There is so much to look forward to this season and so many new experiences to take in. It felt a little like my first day at school as I drove up to the circuit for this weekend's season-opening race in Qatar.

It's a pretty strange place for a start. Imagine a dual carriageway in the middle of the desert. You're driving along for about 20 minutes with nothing but sand as far as the eye can see. Then, like a mirage in the night, a sea of lights appear on the horizon. Only it's not a mirage, it's more than 3,000 lights shining down on the track.

If you've ever been to a MotoGP race you might expect to see some hotels nearby, maybe a train station, and maybe, if you're really lucky, a couple of nice bars and restaurants. Not here. There is quite literally a race track in the middle of the desert and nothing else.

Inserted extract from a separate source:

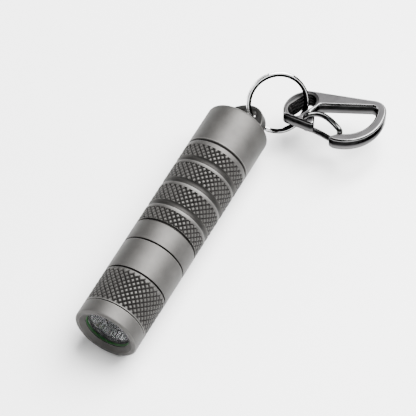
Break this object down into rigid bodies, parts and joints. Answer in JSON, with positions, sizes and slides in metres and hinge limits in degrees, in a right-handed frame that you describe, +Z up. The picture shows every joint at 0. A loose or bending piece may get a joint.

The paddock at MotoGP can be a pretty intimidating place, so I've been led to believe. Everyone knows pretty much everyone else, so turning up for the first time is a little like going with your other half to their school reunion.

Matt Roberts, pit-lane reporter and MotoGP guru, knows everyone. As he introduced me to lots of people, I felt like my brain was going to explode with names of team bosses, chief mechanics and press officers.

Of course, there are some people who need no introduction. The riders.

There are six rookies this year, so I'm not the only new face in the paddock, which is actually very comforting. But standing and chatting with Ben Spies, Nicky Hayden and Casey Stoner was very surreal.

So what am I looking forward to most this season? Well, at the moment I just want the racing to start. Seeing Stoner and Rossi full throttle is going to be brilliant. To be in the pit lane as the action happens is just an awesome prospect. And to be able to track down all the gossip and goings-on during a MotoGP weekend - well, I just can't wait.

So let's all hope for a thrilling season, with lots of twists and turns. It could be the best ever - and the BBC team of myself, Matt, Steve Parrish and Charlie Cox will be there every step of the way.